**Dataset section**
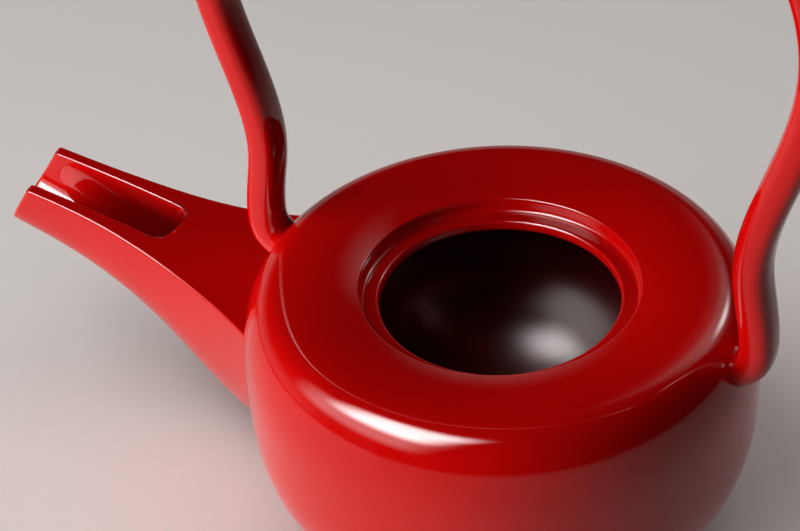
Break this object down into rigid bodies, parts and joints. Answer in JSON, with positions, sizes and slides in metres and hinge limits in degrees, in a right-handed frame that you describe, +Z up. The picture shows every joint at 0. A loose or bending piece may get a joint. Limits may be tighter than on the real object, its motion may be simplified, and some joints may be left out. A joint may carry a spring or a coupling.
{
  "type": "choshi sake ewer",
  "caption": "Low round lacquered wooden ewer with a sunk lid seat, a long carved spout that opens into a channel at its end, and a tall bent handle fixed over the mouth.",
  "frame": {"origin": "centre of the foot's flat underside, on the axis of the turned body", "axes": "+Z up along the body's axis, -X towards the pouring end of the spout, the handle stands in the XZ plane"},
  "size_m": [0.2311, 0.1306, 0.2043],
  "materials": {
    "bowl_lacquer": "turned wood under a smooth high-gloss red lacquer, black inside",
    "shoulder_lacquer": "turned wood under a smooth high-gloss red lacquer, black inside",
    "spout_lacquer": "carved wood under a smooth high-gloss red lacquer",
    "roof_lacquer": "carved wood under a smooth high-gloss red lacquer",
    "handle_lacquer": "bent wood under a smooth high-gloss red lacquer",
    "peg_wood": "bare hardwood"
  },
  "bodies": {
    "root": {"bowl": "bowl_lacquer", "shoulder": "shoulder_lacquer", "spout_trough": "spout_lacquer", "spout_roof": "roof_lacquer", "handle_bow": "handle_lacquer", "handle_pegs": "peg_wood"}
  },
  "joints": []
}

**What is expected**
Each line of the listing should be echoed back exactly.

**Correct output**
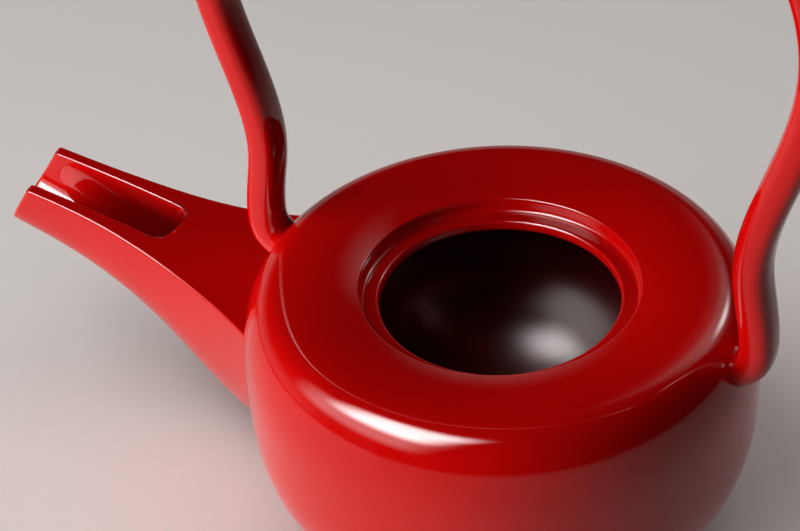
Break this object down into rigid bodies, parts and joints. Answer in JSON, with positions, sizes and slides in metres and hinge limits in degrees, in a right-handed frame that you describe, +Z up. The picture shows every joint at 0. A loose or bending piece may get a joint. Limits may be tighter than on the real object, its motion may be simplified, and some joints may be left out. A joint may carry a spring or a coupling.
{
  "type": "choshi sake ewer",
  "caption": "Low round lacquered wooden ewer with a sunk lid seat, a long carved spout that opens into a channel at its end, and a tall bent handle fixed over the mouth.",
  "frame": {"origin": "centre of the foot's flat underside, on the axis of the turned body", "axes": "+Z up along the body's axis, -X towards the pouring end of the spout, the handle stands in the XZ plane"},
  "size_m": [0.2311, 0.1306, 0.2043],
  "materials": {
    "bowl_lacquer": "turned wood under a smooth high-gloss red lacquer, black inside",
    "shoulder_lacquer": "turned wood under a smooth high-gloss red lacquer, black inside",
    "spout_lacquer": "carved wood under a smooth high-gloss red lacquer",
    "roof_lacquer": "carved wood under a smooth high-gloss red lacquer",
    "handle_lacquer": "bent wood under a smooth high-gloss red lacquer",
    "peg_wood": "bare hardwood"
  },
  "bodies": {
    "root": {"bowl": "bowl_lacquer", "shoulder": "shoulder_lacquer", "spout_trough": "spout_lacquer", "spout_roof": "roof_lacquer", "handle_bow": "handle_lacquer", "handle_pegs": "peg_wood"}
  },
  "joints": []
}